Today, in the place that we are, it is not even something that we ask of. Ignorance of diversity and cultures just is not as much a matter here, in this school with an almost equal population of African Americans, Caucasians, Native Indians, Asians, Hispanics, Pacific Islanders. Of people from everywhere and still all American.

But here comes the question: are we really? Even when our parents have lived here for years, immigrants in the land wrought from immigrants, and we are unquestionably part of this nation, to what extent do we identify ourselves as really being American? As being natural entities of a land predominantly ‘white’?

Chae Yang is a junior of Korean origins, here at CHS.

“When I first came here, no one could say my name,” Yang said. “So my mom told me to go for what’s convenient for everyone.”

Now people call her Cheny.

“We’ve kind of thrown our Korean culture away, but this is just more comfortable,” Yang said.

Would she feel comfortable saying her name aloud to a crowd of white Americans?

She replied that she would not.

Christine Young, a CHS sophomore from China, born in America, was not always Christine Young.

“My name used to be Yang Meixin, but my parents decided to change our family name,” Young said. “But I’ve been trying to connect more with my Chinese culture though sometimes I sort of live in fear, because I don’t want people judging me because I’m ‘this’ sort of race.”

And has she ever tried to be Yang Meixin again?

“I used to be in a Chinese class here in CHS,” Young said.  “But every time people would try pronouncing my name, I just gave up really. They would always pronounce it wrong.”

So who are we, the children of immigrants in a land once born of other immigrants? Where are we placed when we still pledge our allegiance, take out our morning brew from Starbucks and watch fireworks blaze over the Fourth of July, but by the will of some politicians, may not even be legally born American soon?

One and a half centuries ago, the Fourteenth Amendment transformed African American slaves of America into legal citizens of a nation that was just beginning to gestate a universe. The Filipino, Chinese, Japanese and Indians followed, though definitely not without pursued obstruction. And the original 400,000 legal or illegal citizens became the monumental 105 million non-whites of today.

Not all can raise the stars and stripes above their heads without the fear that will ripple our flag and bring the Homeland Security department to their doors, but they all can give birth to Americans, whether “brown” or “yellow,” legal or illegal.

At least until they can not. Donald Trump and other Republicans have proposed to end birthright citizenship, to end illegal immigration to the United States, as the Washington Post reports.

Natural citizenship, aside from a political standpoint, has given the identity to millions of children who travel to their parents’ native nation over the summer, when cousins wrest their famously American candy and their famously American accents to tease. Will not boasting an innate label of “American” change us?

It is time we be the nations we wrongly cast away as our parents’ nations. It is time we pronounce ourselves and who we really were born as before we endorse a culture that we should adopt, but not become in superiority to another.

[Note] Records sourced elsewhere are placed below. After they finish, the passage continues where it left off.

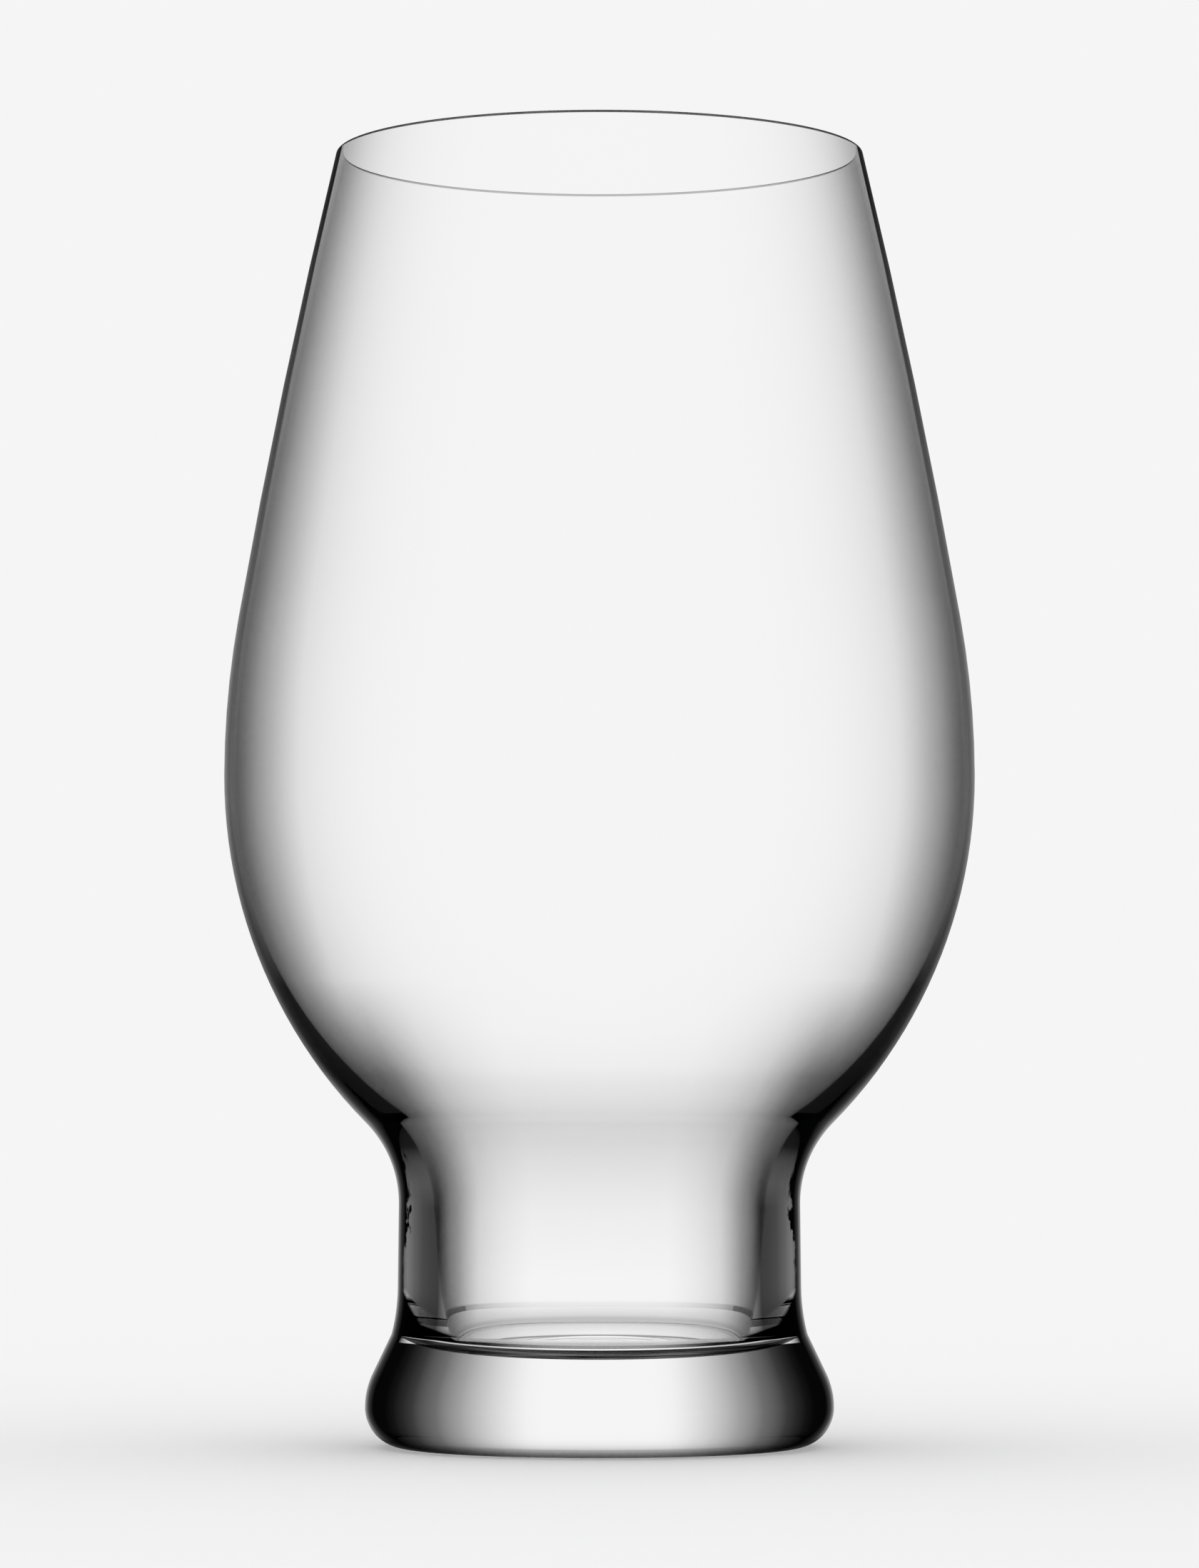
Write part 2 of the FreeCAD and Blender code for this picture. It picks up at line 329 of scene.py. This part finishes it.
def section_points(size):
    """Centres and joints of the section's arcs, with x the radius and y the height."""
    point = {}

    # base and foot
    foot_radius = size["waist_radius"] + size["foot_flare"]
    seat = foot_radius - size["foot_corner"]
    point["hollow_top"] = Vector((0, size["hollow_depth"]))
    point["hollow_edge"] = Vector((seat - size["seat_width"], 0))
    hollow_curve = (point["hollow_edge"].x ** 2 + size["hollow_depth"] ** 2) / (2 * size["hollow_depth"])
    point["hollow_centre"] = Vector((0, size["hollow_depth"] - hollow_curve))
    point["seat_edge"] = Vector((seat, 0))
    point["corner_centre"] = Vector((seat, size["foot_corner"]))
    point["foot_widest"] = Vector((foot_radius, size["foot_corner"]))
    point["side_centre"] = point["foot_widest"] - Vector((size["foot_side"], 0))
    slope = polar(math.radians(size["foot_slope"]))
    point["slope_foot"] = point["side_centre"] + slope * size["foot_side"]

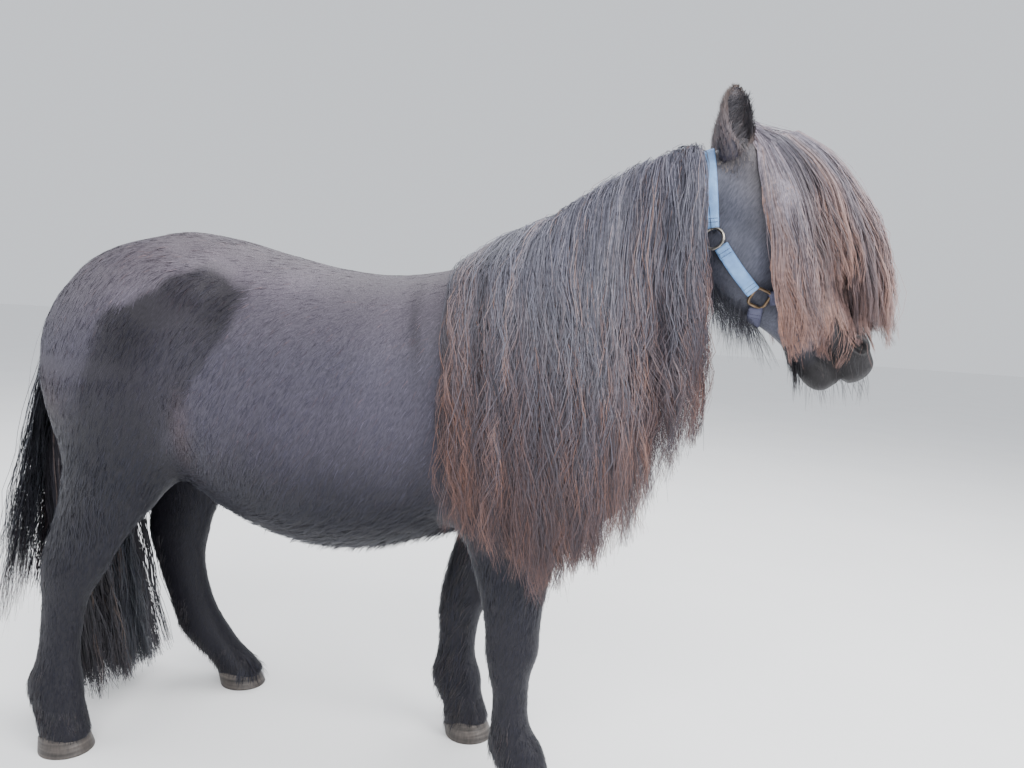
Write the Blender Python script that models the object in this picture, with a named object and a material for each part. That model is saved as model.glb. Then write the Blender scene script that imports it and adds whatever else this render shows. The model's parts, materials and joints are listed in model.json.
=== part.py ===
"""A life-size Shetland pony standing still, in metres, +X towards its nose, +Y to its left, +Z up."""

import math

import bmesh
import bpy
import numpy as np
from mathutils import Matrix, Vector
from mathutils.bvhtree import BVHTree
from mathutils.kdtree import KDTree

# Driving dimensions, in metres
WITHERS_HEIGHT = 0.985
CROUP_HEIGHT = 0.990
EYE = (0.128, 0.000, 0.064)      # centre of an eye: along the head, up, to the side
LID_OPENING = (EYE[0], EYE[1] - 0.002, 0.086)
EYE_RADIUS = 0.019
HEAD_SEAM = 0.632     # where the neck ends and the head begins
GAP = 0.0003          # kept between pieces that touch
FAR_AWAY = 10.0       # field value well outside a form's reach
REACH = 0.06          # how far outside its own box a form still blends

# The planes that the body's own forms are measured in: origin (x, z), axis and "up" direction (x, z)
TRUNK_FRAME = ((0.0, 0.0), (1.0, 0.0), (0.0, 1.0))
LEG_FRAME = ((0.0, 0.0), (0.0, 1.0), (1.0, 0.0))
NECK_FRAME = ((0.400, 0.785), (0.667, 0.745), (-0.745, 0.667))
HEAD_FRAME = ((0.700, 1.172), (0.511, -0.860), (0.860, 0.511))

# Stations of a swept form: place on the axis, upper edge, lower edge, half width, side offset,
# level of the widest point from lower edge (0) to upper edge (1), squareness (2 is an ellipse)
TRUNK = (
    (-0.485, 0.860, 0.650, 0.120, 0, 0.55, 2.0),   # buttock
    (-0.440, 0.925, 0.600, 0.165, 0, 0.55, 2.1),   # tail head
    (-0.370, 0.970, 0.560, 0.198, 0, 0.52, 2.2),
    (-0.300, CROUP_HEIGHT, 0.540, 0.212, 0, 0.50, 2.2),   # croup
    (-0.210, 0.984, 0.492, 0.220, 0, 0.48, 2.2),   # point of hip
    (-0.100, 0.960, 0.447, 0.238, 0, 0.44, 2.2),
    (0.020, 0.938, 0.424, 0.250, 0, 0.42, 2.2),    # lowest of the belly
    (0.120, 0.932, 0.430, 0.242, 0, 0.43, 2.2),
    (0.220, 0.946, 0.458, 0.218, 0, 0.45, 2.2),    # girth
    (0.310, 0.975, 0.485, 0.192, 0, 0.45, 2.1),
    (0.360, WITHERS_HEIGHT, 0.500, 0.178, 0, 0.45, 2.1),  # withers
    (0.430, 0.965, 0.540, 0.165, 0, 0.45, 2.1),
    (0.500, 0.890, 0.590, 0.140, 0, 0.45, 2.0),    # point of shoulder
)
NECK = (
    (-0.060, 0.150, -0.170, 0.150, 0, 0.45, 2.0),
    (0.050, 0.172, -0.158, 0.145, 0, 0.45, 2.0),
    (0.120, 0.174, -0.135, 0.118, 0, 0.42, 1.9),
    (0.200, 0.156, -0.106, 0.094, 0, 0.42, 1.9),
    (0.280, 0.136, -0.080, 0.080, 0, 0.42, 1.9),
    (0.360, 0.112, -0.066, 0.072, 0, 0.45, 1.9),
    (0.430, 0.078, -0.066, 0.066, 0, 0.50, 2.0),   # throat latch
    (0.475, 0.040, -0.056, 0.056, 0, 0.50, 2.0),   # poll
)
SKULL = (
    (0.005, 0.018, -0.060, 0.050, 0, 0.60, 2.0),   # poll
    (0.050, 0.046, -0.085, 0.066, 0, 0.62, 2.1),
    (0.090, 0.059, -0.100, 0.076, 0, 0.64, 2.2),   # forehead
    (0.130, 0.060, -0.098, 0.077, 0, 0.64, 2.3),   # eyes
    (0.180, 0.053, -0.088, 0.064, 0, 0.60, 2.3),
    (0.235, 0.046, -0.074, 0.053, 0, 0.55, 2.3),
    (0.290, 0.042, -0.064, 0.045, 0, 0.50, 2.2),   # nose
    (0.340, 0.043, -0.052, 0.043, 0, 0.50, 2.1),
    (0.380, 0.047, -0.036, 0.045, 0, 0.50, 2.1),   # nostrils
    (0.412, 0.038, -0.020, 0.038, 0, 0.50, 2.1),   # upper lip
)
JAW = (
    (0.100, -0.030, -0.108, 0.046, 0, 0.5, 2.2),
    (0.150, -0.030, -0.140, 0.054, 0, 0.5, 2.3),   # cheek
    (0.205, -0.030, -0.138, 0.052, 0, 0.5, 2.3),
    (0.255, -0.030, -0.112, 0.042, 0, 0.5, 2.2),
    (0.310, -0.030, -0.084, 0.034, 0, 0.5, 2.1),
    (0.355, -0.028, -0.072, 0.032, 0, 0.5, 2.1),
    (0.392, -0.024, -0.070, 0.032, 0, 0.5, 2.1),   # chin
    (0.410, -0.022, -0.058, 0.028, 0, 0.5, 2.1),   # lower lip
)
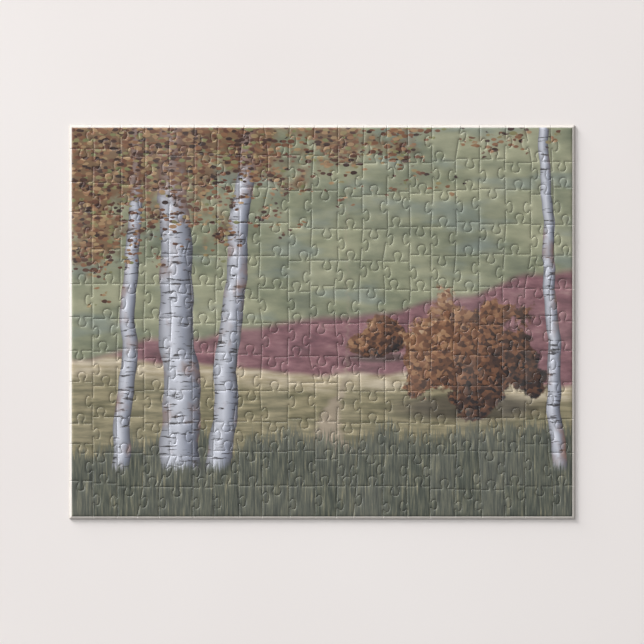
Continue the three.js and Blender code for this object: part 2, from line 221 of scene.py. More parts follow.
def column_side(i, j):
    top, bottom = step_bottom(i, j), step_top(i, j + 1)
    x_top, x_bottom = seam_x(i, j), seam_x(i, j + 1)
    side = [(x_top, top)]
    if 0 < i < COLUMNS:
        entry = COLUMN_KNOB[i - 1][j]
        middle_top = (step_top(i, j) + top) / 2
        middle_bottom = (step_bottom(i, j + 1) + bottom) / 2
        reach = COLUMN_KNOB_SIZE[1] + CLEAR
        y = clamp(
            middle_top + (middle_bottom - middle_top) * abs(entry) / 100,
            bottom + reach,
            top - reach,
        )
        lean = (x_bottom - x_top) / (top - bottom)
        sign = 1 if entry > 0 else -1
        for along, out in knob_outline(COLUMN_KNOB_SIZE, (i + 40, j)):
            py = y - along
            side.append((x_top + lean * (top - py) + sign * out, py))
    side.append((x_bottom, bottom))
    return side


def piece_outline(i, j):
    """Counter-clockwise outline of one piece, evenly stepped."""
    left = [(seam_x(i, j), seam_y(i, j))] + column_side(i, j) + [(seam_x(i, j + 1), seam_y(i, j + 1))]
    right = (
        [(seam_x(i + 1, j), seam_y(i, j))]
        + column_side(i + 1, j)
        + [(seam_x(i + 1, j + 1), seam_y(i, j + 1))]
    )
    raw = left + row_side(i, j + 1) + right[::-1] + row_side(i, j)[::-1]
    points = []
    for p in raw:
        if not points or math.dist(p, points[-1]) > 0.16:
            points.append(p)
    while math.dist(points[0], points[-1]) < 0.16:
        points.pop()
    fine = []
    n = len(points)
    for k in range(n):
        a, b = points[k], points[(k + 1) % n]
        steps = max(1, math.ceil(math.dist(a, b) / OUTLINE_STEP))
        for s in range(steps):
            f = s / steps
            fine.append((a[0] + (b[0] - a[0]) * f, a[1] + (b[1] - a[1]) * f))
    return np.array(fine)


def inward(points, distance, rim=True):
    """Move an outline inward; with rim False its sides on the outer edge stay."""
    before = points - np.roll(points, 1, 0)
    after = np.roll(points, -1, 0) - points
    n1 = np.stack([-before[:, 1], before[:, 0]], 1) / np.linalg.norm(before, axis=1, keepdims=True)
    n2 = np.stack([-after[:, 1], after[:, 0]], 1) / np.linalg.norm(after, axis=1, keepdims=True)
    d1 = np.full(len(points), distance)
    d2 = d1.copy()
    if not rim:
        for axis, half in ((0, LENGTH / 2), (1, WIDTH / 2)):
            edge = np.abs(np.abs(points[:, axis]) - half) < 1e-6
            d1[edge & np.roll(edge, 1)] = 0
            d2[edge & np.roll(edge, -1)] = 0
    cross = n1[:, 0] * n2[:, 1] - n1[:, 1] * n2[:, 0]
    total = n1 + n2
    size = np.maximum(np.linalg.norm(total, axis=1, keepdims=True), 1e-6)
    flat = points + np.maximum(d1, d2)[:, None] * total / size
    safe = np.where(np.abs(cross) < 0.2, 1.0, cross)
    mitre = points + np.stack(
        [(d1 * n2[:, 1] - d2 * n1[:, 1]) / safe, (d2 * n1[:, 0] - d1 * n2[:, 0]) / safe], 1
    )
    return np.where((np.abs(cross) < 0.2)[:, None], flat, mitre)


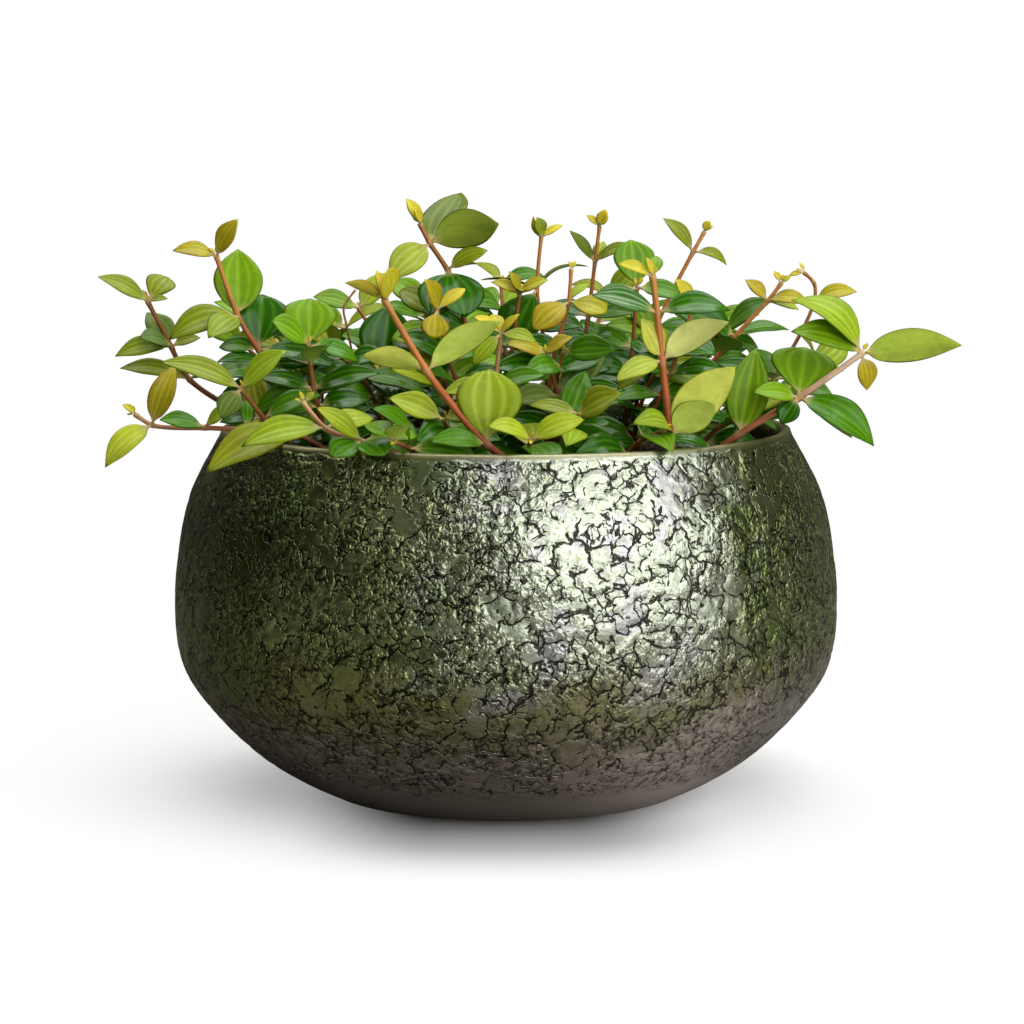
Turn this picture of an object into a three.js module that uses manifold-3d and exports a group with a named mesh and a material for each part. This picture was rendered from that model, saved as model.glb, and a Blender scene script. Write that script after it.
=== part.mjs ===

But I think we must find our place in this country too, alongside with our place somewhere else in this world. We are American, and we are from Burma, from Nepal, from Malaysia, from Angola, from the country whose name I will now onwards proudly tell you how to say.

My name is Me-ha Sri-vast-tav, an Indian and an American. I once hid, mortified and red cheeked, when my mother came to my elementary school in Georgia and spoke exuberantly to my class about the fearless fortitude of the Indian freedom fighter, Mahatma Gandhi. I will not ever have to hide again.

I think it’s time we all start pronouncing that.